In the world of Financial Crime, this resource is actively being used by Financial Institutions (FIs) to screen clients for associated risks and identify criminal behaviour. This is also known as Adverse Media Screening and usually involves searching for an entity against certain keywords encapsulating risk. However, with the vast volumes of information at any FIs disposal, unearthing crucial news articles can often be derailed from information overload. Quite simply, there is too much data for a human to reasonably analyse to make an informed decision with a constrained time budget.

The use of adverse media screening is an emergent trend for tackling financial crime within FIs and is applicable across many important activities for risk management in the sector. For example, a bank may want to open a business account for a new client. To effectively identify potential risk, they perform an adverse media screen at the point of onboarding. If no results are found the client can be successfully onboarded, but if a deluge of adverse news articles are found, it suggests the client poses a material risk to the bank and further action is required.

The screening process can also be applicable to existing client bases to identify potential changes in behaviour or periodic risks, which could be especially important for high risk clients. This shift to client monitoring, instead of solely relying on transactional monitoring, is an important step-change in risk management for FIs, as it embraces a more holistic customer view accounting for external behaviours that may not have previously been considered. As useful as this sounds, the reality of manually screening clients for relevant adverse news articles across the internet is completely infeasible. A human analyst cannot sift through the deluge of information from all sources of information, potentially across many jurisdictions and languages, in a reasonable timeframe. Quite often, an analyst within an FI performing screening will have a few minutes to review documents and make a decision. An internet search with adverse term keywords can return hundreds to millions of documents depending on the query, where search results can change over time as some articles are removed for various reasons. All of this presents a dizzying, insurmountable challenge for adverse screening at the manual, human level. If we approach the problem using advanced technology, we can tip the scales in our favour and bring clarity from chaos.

Arachnys data

At Arachnys, we recognise the inherent value in data and have built up a considerable archive of news articles from around the world over the last decade. We have over 1 billion documents across more than 50 languages and jurisdictions stored in our news cluster, which is increasing week on week.

This source of information is invaluable from an adverse screening perspective as it is incredibly broad and persistent, meaning we have instant access to hard-to-find information from across the globe. Simply serving up this information to an analyst with adverse keyword searching would be a step in the right direction, as the technology our cluster is built on would remove some of the noise compared to public internet searches.

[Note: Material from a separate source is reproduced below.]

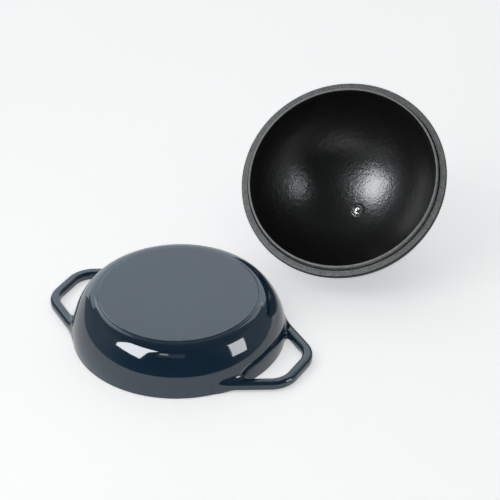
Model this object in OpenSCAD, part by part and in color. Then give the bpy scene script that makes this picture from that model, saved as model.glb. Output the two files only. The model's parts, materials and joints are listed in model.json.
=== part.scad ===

We would not be unlocking the true potential of the data if we stopped there though. By leveraging advanced Machine Learning (ML) techniques and recent advances in Natural Language Processing (NLP) and Understanding, we are in the position to deliver next generation adverse media screening capabilities, offering improved analyst efficiencies and enhanced financial crime defences in the process.

Natural Language Processing is the interpretation of unstructured text information by a machine. This information can be from any source, such as a news article or an email, as long as it is in text form. Although NLP has been around for some time, in recent years the techniques and performance of NLP language models has radically improved. In short, we are at a point in time where a machine can effectively interpret and extract information from documents. This is incredibly powerful as it opens the door to significant efficiency gains for intelligent document analysis, an area where humans typically dominate.

Our ultimate goal for adverse media screening is to return a precise collection of news items given a query, which could be an entity name and a set of keywords that describe risk categories of interest. This output collection of news items would be highly relevant and appropriately scored with respect to risk, a product of intelligent document analysis using NLP and ML models. Some of the tasks and capabilities we are working on to achieve this goal are outlined below:

  • Deduplication – Newsworthy events are often reported multiple times and ripple through the internet. For high profile entities, the cascade of news articles with the same content can be overwhelmingly large. It is undesirable and inefficient for a human analyst to sift through copies of the same document, even if it is relevant for adverse screening. We have our own deduplication method to remove this noise from search results, showing only materially different articles to users.
  • Entity Extraction & Grouping – We are primarily interested in how risk and adverse terms relate to entities, where an entity can be a person or an organisation. Thus, being able to identify, extract and sensibly group entities into a collection is very useful. It allows us to associate and identify patterns for the correct entity groups, which is crucial for delivering good search relevance. For a user, we can also highlight entities contained within an article at a glance which can be valuable.
  • Topic Modelling – Articles can be analysed by an ML model to discover the prevailing topics within. This allows documents to be clustered or ordered into specific risk categories, making it easier for a human analyst to review. Furthermore, the identification of certain risk topics plays a role in improving search relevance.
  • Adverse Entity Detection – Previously, it was often true that a real adverse-entity connection could only be established via a human reading a document in full, as there is a nuance to language that machines struggle to pick-up. Now with advanced NLP techniques capable of identifying complex patterns in language, we are much more effective at determining true adverse term connections to entities in articles. This is advantageous for improving search relevance as we can efficiently remove irrelevant documents from search results and confidently score news articles from a risk perspective.

Overall, Arachnys are well positioned to offer Adverse Media Screening services where broad data sources and search relevancy is imperative. Through the application of data science methods, the true value of our extensive data volume is being realised and our intelligent data capabilities will continue to be developed in this area. Users employing our adverse screening solution can avoid information overload and enjoy the benefits of advanced NLP to help provide relevant information as required.